The conventional sales price variance implies poor performance, but its breakdown into planning and operational variances shows that judgement on performance to be incorrect. The adverse planning price variance shows that prices were set much too high in the original budget. The favourable operational price variance shows that sales staff performed very well.

For the sake of future budgets and performance it is important to understand why the original budgeted sales prices were so wrong and also to understand how sales staff managed to obtain prices that exceeded prices that could have been reasonably expected.
 

Example 3

(extracted from December 2014 Q3 (b))

Task: Discuss the lifecycle costing issues associated with the nuclear power station project. (6 marks)


In order to grow the business, a new nuclear station costing $6bn is being considered for which Maxwell is trying to raise finance. A nuclear plant takes about five years to build (assuming no regulatory difficulties or problems over the design choice). It has a working life of 40 years and costs about $1bn at current prices to decommission although this estimate is uncertain as each site is unique in the decommissioning difficulties which it presents.

Discussion 
You are not expected to be experts in nuclear power plant construction (or in any other type of business). Always look for information provided in the question that you can use. You can then often expand that information to make additional points.

Here you are required to look at the whole-life costing issues of a nuclear power station, from initial planning all the way through to decommissioning 40 years hence.
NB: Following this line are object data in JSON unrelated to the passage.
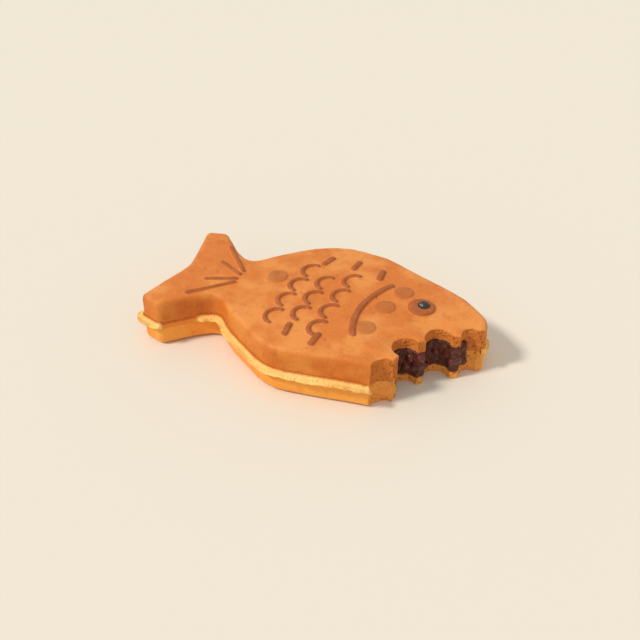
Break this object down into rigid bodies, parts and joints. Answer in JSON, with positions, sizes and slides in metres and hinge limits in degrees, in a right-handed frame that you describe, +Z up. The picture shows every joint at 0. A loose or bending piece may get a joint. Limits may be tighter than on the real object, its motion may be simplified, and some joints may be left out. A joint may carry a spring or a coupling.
{
  "type": "taiyaki",
  "caption": "Taiyaki, a fish-shaped cake filled with red bean paste, with moulded scales, a thin seam flash and a bite out of its mouth",
  "frame": {"origin": "middle of the box round the cake, on the surface it lies on", "axes": "+X from the tail to the head, +Y to the back of the fish, +Z up through the moulded face"},
  "size_m": [0.1612, 0.0942, 0.0279],
  "materials": {
    "crust": "golden-brown baked batter, satin, browner on the raised lines",
    "pale_crust": "lighter golden baked batter, satin",
    "crisp_flash": "thin crisp pale-gold batter edge",
    "bean_paste": "moist dark red-brown sweet bean paste",
    "eye_bead": "dark glossy bean"
  },
  "bodies": {
    "root": {"upper_batter": "crust", "lower_batter": "pale_crust", "seam_flash": "crisp_flash", "bean_paste": "bean_paste", "eye_bead": "eye_bead"}
  },
  "joints": []
}
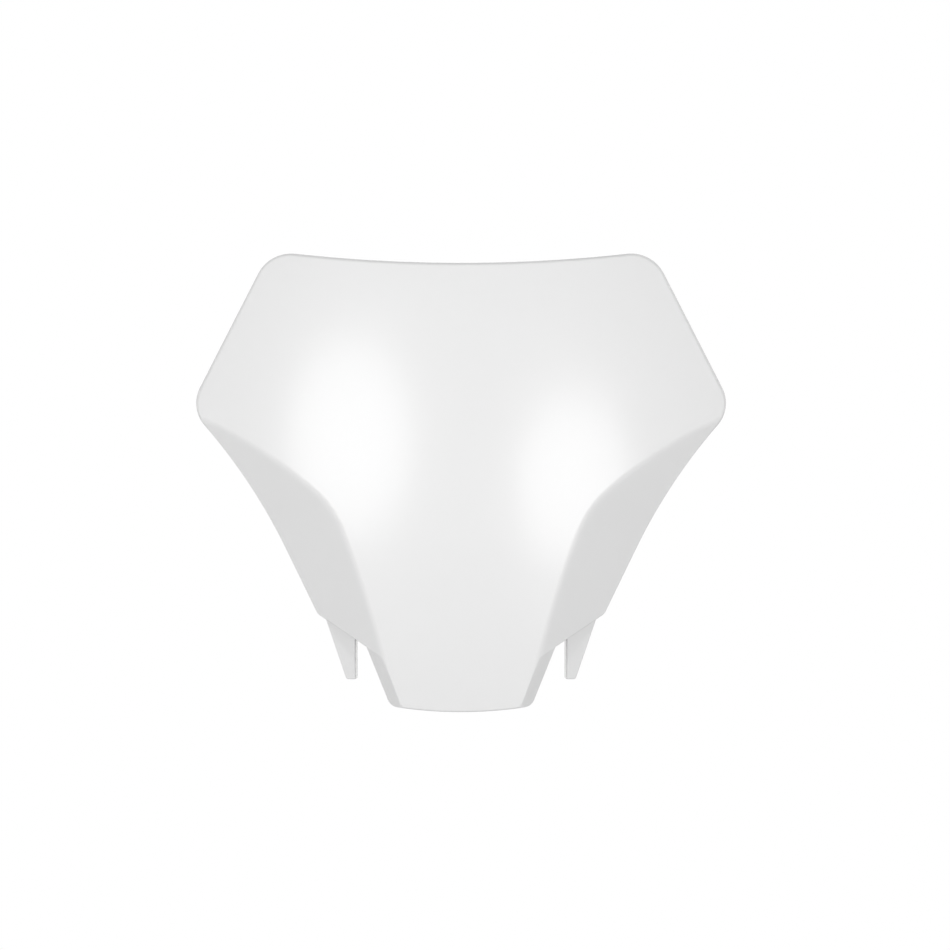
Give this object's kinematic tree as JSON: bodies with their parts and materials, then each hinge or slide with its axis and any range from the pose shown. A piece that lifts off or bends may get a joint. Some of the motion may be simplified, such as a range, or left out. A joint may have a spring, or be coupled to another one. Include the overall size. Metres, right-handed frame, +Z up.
{
  "type": "racing number board",
  "caption": "Bowed front number board for an off-road motorbike, with folded flanks, a tapering tail, two lugs and a screw tab behind.",
  "frame": {"origin": "centre of the screw hole at the top face of the tab", "axes": "+X to the right as the board is looked at from the front, +Y to the rear of the bike, +Z up along the screw hole"},
  "size_m": [0.285, 0.0595, 0.2462],
  "materials": {
    "number_board": "white polypropylene, moulded, semi-gloss"
  },
  "bodies": {
    "root": {"number_board": "number_board"}
  },
  "joints": []
}
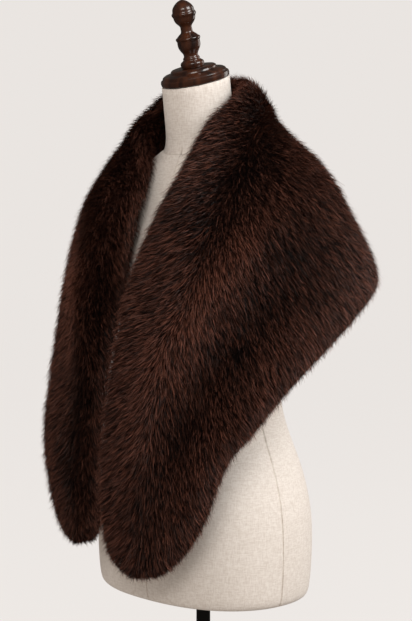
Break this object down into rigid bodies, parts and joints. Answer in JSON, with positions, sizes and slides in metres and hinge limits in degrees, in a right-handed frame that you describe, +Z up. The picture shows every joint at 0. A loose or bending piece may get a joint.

Sometimes it is worth imagining yourself having to perform an exercise for real: you are the accountant responsible for the lifecycle costing: what figures are you going to put into your calculations? Where will you have difficulties?

Examiner’s comments
Part (b) for 6 marks required a discussion of lifecycle costing issues associated with the plan to build a new nuclear power station. This part was poorly done by some candidates who simply discussed what the product lifecycle is with no reference to lifecycle costing. The key elements that were specific to this scenario were the design stage issues and the decommissioning costs and these were often ignored and the focus was on the growth, maturity and decline phases of a product without consideration that the end-product was electricity.

Suggested answer
Lifecycle costing takes all the costs of an undertaking into account: design and development, marketing, production, environmental costs, post-production costs (such as clean-up and scrapping costs). If a project is to be worthwhile total revenues over the project's life should cover total costs incurred over its life.

The particular costing issues arising when applying lifecycle costing to the proposed nuclear power station are:

Initial phase
These include complying with regulatory authorities (such as nuclear safety and security concerns) and designing the power plant. Almost certainly there will be a requirement to amend some parts of the design to satisfy safety, environmental and public objections. Not only is there a high chance that the project will be delayed (inevitably causing costs) but the design eventually chosen will have implications for constructing, running and decommissioning the plant. The estimated $6bn cost is likely to be incorrect.

Production phase
It is expected that the plant will last for 40 years, but it is obvious that the actual use of the plant could be different, so lifetime running costs will vary. In addition, the raw materials used by the plant, labour costs, security costs, environmental protection costs and so on will have to be estimated over a very long time-horizon and so must inevitably be difficult to estimate.

Decommissioning phase
We are told these will be about $1bn at current prices although this estimate is uncertain as each site is unique in the decommissioning difficulties which it presents. In addition, after the plant is no longer being used there will be on-going costs, possibly for many decades, for storing radioactive waste material safely and securely. These cost will be very difficult to estimate indeed.